The request »
In the data below, find every line with the string "before" and pull it out.

Begin

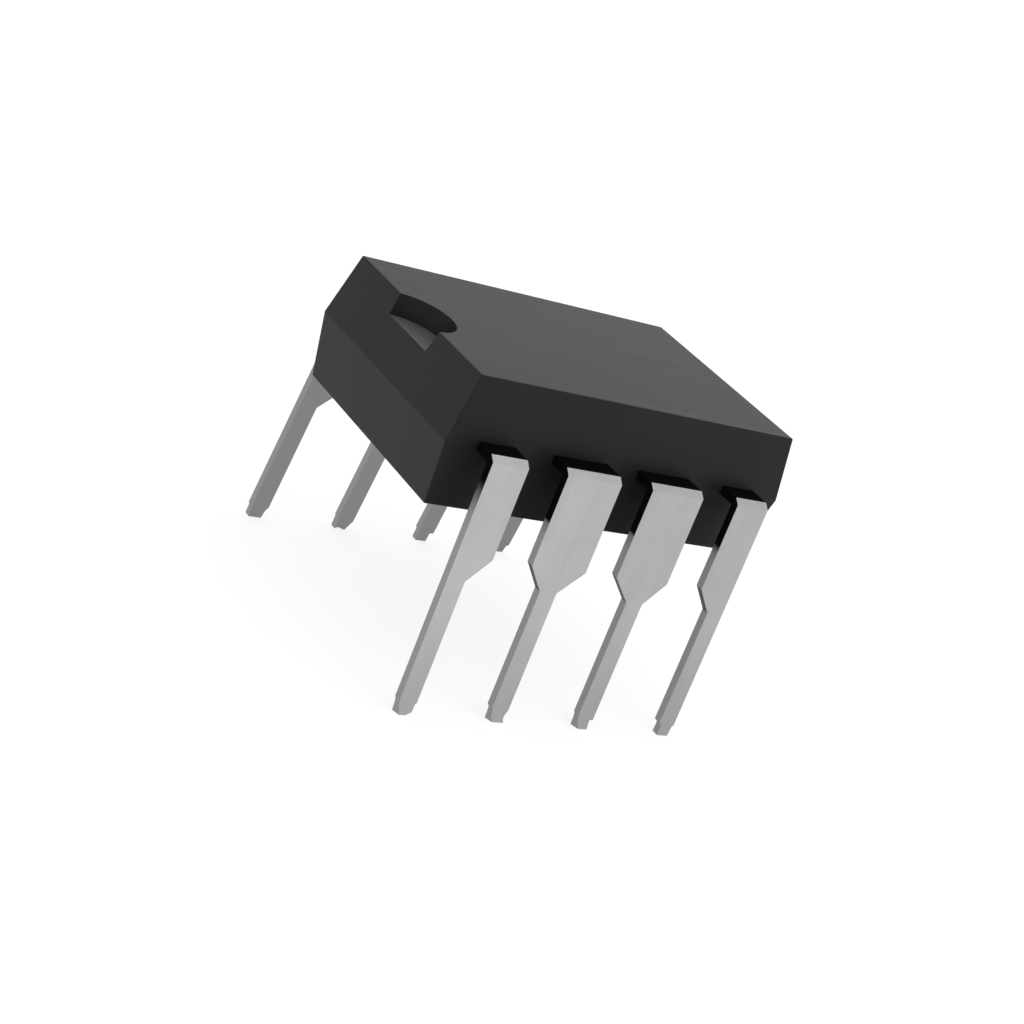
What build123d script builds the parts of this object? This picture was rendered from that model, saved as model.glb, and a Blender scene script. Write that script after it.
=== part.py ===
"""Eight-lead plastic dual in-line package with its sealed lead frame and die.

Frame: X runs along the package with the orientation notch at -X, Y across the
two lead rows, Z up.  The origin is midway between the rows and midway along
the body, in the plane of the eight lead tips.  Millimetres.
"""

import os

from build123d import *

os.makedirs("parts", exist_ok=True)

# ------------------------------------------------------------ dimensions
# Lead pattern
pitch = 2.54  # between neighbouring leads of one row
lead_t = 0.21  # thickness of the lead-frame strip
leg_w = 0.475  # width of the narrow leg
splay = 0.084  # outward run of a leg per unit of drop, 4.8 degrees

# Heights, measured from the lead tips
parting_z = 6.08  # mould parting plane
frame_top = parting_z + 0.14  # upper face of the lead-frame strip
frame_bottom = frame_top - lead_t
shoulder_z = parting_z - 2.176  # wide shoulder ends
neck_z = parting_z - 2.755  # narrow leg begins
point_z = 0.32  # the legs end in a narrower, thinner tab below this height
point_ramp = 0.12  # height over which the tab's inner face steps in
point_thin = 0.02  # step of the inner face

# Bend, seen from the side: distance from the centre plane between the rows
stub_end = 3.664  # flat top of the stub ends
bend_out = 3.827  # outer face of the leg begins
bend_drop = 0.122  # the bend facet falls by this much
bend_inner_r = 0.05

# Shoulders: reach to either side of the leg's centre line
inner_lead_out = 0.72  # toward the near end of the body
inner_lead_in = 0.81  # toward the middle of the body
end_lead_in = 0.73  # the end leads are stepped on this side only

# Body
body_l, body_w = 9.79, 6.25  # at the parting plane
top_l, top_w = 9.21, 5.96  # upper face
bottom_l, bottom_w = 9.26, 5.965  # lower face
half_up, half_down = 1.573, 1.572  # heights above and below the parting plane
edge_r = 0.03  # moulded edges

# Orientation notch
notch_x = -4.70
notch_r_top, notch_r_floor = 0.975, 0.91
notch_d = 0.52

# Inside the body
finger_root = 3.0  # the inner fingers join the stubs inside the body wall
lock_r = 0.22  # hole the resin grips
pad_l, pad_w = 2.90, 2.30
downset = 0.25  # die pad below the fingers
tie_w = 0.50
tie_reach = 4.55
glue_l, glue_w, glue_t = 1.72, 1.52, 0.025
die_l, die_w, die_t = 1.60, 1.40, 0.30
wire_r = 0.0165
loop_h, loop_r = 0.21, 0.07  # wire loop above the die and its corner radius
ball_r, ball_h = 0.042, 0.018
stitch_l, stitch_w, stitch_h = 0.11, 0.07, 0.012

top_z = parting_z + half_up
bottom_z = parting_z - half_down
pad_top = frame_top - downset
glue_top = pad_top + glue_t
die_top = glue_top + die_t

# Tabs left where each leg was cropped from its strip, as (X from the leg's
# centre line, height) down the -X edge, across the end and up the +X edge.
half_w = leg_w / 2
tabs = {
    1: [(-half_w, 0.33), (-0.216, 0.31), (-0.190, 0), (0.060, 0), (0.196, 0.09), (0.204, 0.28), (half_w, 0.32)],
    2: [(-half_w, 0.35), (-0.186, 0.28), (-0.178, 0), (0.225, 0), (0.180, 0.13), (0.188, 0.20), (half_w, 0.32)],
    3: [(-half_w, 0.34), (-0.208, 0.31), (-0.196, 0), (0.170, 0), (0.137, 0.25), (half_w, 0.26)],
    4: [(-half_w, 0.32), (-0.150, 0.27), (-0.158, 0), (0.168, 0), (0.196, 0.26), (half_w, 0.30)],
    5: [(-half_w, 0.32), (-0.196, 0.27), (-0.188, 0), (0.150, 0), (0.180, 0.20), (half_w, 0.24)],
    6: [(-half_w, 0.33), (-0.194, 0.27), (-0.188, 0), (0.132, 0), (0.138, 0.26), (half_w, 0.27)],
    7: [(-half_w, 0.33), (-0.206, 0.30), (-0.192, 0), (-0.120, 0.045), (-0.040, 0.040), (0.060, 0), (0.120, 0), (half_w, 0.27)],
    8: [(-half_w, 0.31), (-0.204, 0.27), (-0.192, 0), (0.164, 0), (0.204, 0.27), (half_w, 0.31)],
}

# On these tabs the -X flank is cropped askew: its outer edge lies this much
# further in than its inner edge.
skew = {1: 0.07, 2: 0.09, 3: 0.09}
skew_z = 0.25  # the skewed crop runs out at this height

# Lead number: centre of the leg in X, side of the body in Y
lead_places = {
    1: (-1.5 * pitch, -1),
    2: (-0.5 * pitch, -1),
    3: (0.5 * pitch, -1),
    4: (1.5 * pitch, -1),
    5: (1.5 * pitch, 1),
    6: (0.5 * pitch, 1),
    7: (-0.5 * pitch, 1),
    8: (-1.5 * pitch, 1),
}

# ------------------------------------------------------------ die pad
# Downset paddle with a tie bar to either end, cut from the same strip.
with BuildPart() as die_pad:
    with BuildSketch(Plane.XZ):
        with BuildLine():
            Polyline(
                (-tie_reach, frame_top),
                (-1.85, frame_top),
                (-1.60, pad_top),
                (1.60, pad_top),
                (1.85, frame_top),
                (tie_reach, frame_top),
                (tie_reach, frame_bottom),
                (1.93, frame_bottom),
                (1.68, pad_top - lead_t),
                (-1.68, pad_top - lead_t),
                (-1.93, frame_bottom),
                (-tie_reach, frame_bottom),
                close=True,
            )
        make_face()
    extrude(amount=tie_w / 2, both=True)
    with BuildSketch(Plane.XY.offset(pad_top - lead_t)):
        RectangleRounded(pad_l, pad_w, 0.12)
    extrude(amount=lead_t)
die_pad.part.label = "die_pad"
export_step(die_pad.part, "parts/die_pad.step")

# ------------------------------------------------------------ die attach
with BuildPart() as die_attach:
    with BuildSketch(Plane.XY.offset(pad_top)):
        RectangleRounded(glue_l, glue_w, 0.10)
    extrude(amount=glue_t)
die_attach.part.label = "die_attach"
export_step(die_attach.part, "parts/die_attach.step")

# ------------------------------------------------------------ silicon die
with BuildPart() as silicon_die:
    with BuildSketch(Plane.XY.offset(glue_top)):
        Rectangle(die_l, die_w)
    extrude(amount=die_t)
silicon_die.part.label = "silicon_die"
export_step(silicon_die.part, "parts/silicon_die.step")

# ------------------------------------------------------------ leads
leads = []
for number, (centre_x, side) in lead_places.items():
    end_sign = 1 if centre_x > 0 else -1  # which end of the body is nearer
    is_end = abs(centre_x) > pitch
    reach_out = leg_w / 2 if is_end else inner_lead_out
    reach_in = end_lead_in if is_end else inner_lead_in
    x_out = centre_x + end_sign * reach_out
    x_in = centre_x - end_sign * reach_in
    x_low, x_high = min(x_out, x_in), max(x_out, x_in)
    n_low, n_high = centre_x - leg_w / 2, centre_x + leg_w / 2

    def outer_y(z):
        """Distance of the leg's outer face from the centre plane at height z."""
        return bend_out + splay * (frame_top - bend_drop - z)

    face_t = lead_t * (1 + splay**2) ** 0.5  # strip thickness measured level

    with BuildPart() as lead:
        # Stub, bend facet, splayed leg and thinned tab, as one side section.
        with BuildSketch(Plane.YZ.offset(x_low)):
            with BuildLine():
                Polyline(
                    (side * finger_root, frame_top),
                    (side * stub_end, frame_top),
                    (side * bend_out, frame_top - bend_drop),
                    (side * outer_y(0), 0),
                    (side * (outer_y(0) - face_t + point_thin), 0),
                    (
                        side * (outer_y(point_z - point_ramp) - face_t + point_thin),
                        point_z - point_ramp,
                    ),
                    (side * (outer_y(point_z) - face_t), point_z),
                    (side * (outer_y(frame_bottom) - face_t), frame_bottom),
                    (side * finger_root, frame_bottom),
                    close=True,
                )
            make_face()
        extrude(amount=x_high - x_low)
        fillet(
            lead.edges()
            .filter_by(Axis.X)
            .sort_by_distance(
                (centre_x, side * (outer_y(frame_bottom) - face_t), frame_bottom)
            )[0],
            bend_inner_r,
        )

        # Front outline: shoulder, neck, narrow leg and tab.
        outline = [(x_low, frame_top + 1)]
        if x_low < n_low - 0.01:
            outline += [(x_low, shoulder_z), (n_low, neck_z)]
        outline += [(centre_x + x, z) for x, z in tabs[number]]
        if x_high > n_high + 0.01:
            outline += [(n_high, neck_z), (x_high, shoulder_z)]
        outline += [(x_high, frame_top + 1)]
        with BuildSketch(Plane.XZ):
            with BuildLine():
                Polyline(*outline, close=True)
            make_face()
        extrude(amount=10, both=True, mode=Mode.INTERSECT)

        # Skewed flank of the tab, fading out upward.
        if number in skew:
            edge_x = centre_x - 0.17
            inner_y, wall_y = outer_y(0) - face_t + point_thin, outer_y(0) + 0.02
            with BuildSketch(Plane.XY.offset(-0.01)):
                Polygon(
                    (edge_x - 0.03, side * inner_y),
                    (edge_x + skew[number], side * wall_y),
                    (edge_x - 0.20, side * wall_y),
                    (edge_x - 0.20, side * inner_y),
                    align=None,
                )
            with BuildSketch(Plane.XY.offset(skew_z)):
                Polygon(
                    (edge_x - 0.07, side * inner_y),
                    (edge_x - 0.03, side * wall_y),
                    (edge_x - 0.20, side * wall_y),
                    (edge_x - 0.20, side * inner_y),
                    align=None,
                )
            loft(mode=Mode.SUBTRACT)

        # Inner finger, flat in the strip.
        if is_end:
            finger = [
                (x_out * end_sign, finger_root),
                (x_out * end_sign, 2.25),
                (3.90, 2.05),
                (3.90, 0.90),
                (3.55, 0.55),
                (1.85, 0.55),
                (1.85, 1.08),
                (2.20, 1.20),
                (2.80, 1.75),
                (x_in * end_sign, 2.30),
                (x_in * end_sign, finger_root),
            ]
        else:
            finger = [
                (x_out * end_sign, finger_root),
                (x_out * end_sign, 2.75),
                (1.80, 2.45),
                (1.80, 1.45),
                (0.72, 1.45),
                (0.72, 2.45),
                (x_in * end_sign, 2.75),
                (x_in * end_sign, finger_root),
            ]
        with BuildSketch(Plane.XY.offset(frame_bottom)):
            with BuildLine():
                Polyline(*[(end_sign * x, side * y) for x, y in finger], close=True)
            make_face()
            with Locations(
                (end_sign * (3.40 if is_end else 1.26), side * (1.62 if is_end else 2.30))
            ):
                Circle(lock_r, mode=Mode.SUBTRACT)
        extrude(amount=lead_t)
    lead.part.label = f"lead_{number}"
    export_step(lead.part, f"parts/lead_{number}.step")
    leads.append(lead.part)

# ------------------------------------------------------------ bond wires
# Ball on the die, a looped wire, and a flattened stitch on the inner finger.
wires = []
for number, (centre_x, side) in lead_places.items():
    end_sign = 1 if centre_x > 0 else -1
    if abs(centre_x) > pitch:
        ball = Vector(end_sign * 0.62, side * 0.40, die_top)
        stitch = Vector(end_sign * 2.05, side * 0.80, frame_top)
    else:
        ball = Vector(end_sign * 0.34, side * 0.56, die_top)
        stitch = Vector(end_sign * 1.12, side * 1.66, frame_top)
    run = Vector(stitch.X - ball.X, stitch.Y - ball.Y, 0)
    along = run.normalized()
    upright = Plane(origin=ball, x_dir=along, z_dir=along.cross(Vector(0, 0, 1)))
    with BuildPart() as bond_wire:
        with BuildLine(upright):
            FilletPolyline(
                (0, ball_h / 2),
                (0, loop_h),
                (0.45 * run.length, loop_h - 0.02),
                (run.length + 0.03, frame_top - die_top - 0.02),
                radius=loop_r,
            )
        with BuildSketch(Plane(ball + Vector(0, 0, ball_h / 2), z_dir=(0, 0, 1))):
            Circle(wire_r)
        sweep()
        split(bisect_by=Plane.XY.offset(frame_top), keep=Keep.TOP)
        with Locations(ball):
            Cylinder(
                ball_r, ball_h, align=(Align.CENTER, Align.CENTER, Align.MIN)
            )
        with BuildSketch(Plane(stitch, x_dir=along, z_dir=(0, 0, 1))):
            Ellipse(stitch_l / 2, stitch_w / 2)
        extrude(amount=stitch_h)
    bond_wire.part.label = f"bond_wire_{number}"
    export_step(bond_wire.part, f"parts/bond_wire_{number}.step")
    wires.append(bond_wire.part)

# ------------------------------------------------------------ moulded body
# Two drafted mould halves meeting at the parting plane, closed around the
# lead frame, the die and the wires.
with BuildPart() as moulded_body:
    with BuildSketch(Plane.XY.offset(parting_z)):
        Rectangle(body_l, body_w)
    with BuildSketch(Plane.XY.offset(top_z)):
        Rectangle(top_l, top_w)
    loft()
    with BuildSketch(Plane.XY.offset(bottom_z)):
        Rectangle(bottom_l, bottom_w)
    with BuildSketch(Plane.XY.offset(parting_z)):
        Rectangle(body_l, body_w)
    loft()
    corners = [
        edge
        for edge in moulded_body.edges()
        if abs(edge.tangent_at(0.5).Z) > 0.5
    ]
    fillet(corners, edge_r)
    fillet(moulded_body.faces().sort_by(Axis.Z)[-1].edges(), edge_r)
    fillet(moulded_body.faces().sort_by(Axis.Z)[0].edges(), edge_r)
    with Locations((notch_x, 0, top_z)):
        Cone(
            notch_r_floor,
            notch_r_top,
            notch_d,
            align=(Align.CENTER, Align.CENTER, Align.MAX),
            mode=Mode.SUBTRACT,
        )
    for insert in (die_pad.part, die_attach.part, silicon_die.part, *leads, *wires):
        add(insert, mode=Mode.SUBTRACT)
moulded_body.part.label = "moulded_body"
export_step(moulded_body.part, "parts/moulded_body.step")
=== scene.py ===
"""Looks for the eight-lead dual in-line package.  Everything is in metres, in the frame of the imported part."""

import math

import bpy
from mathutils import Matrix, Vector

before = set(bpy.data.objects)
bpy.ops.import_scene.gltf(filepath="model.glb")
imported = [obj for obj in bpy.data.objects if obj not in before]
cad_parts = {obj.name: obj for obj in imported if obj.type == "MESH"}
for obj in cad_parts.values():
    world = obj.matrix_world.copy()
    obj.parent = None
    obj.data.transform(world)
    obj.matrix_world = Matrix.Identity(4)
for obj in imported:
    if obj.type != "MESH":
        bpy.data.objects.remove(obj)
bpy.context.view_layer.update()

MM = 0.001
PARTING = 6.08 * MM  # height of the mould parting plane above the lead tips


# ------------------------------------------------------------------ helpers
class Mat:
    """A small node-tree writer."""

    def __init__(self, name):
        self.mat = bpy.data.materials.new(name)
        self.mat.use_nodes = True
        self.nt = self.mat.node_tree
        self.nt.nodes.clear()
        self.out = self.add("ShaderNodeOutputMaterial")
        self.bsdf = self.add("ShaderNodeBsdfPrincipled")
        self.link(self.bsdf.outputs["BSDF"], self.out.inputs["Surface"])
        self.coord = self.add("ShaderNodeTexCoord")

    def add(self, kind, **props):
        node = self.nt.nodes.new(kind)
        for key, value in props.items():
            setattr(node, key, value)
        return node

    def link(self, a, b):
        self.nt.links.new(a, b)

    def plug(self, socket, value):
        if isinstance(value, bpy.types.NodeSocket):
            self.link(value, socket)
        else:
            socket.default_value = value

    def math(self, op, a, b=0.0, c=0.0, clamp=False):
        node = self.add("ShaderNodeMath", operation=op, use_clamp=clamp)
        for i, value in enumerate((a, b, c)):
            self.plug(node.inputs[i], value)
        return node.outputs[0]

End

Solution to the problem »
before = set(bpy.data.objects)
imported = [obj for obj in bpy.data.objects if obj not in before]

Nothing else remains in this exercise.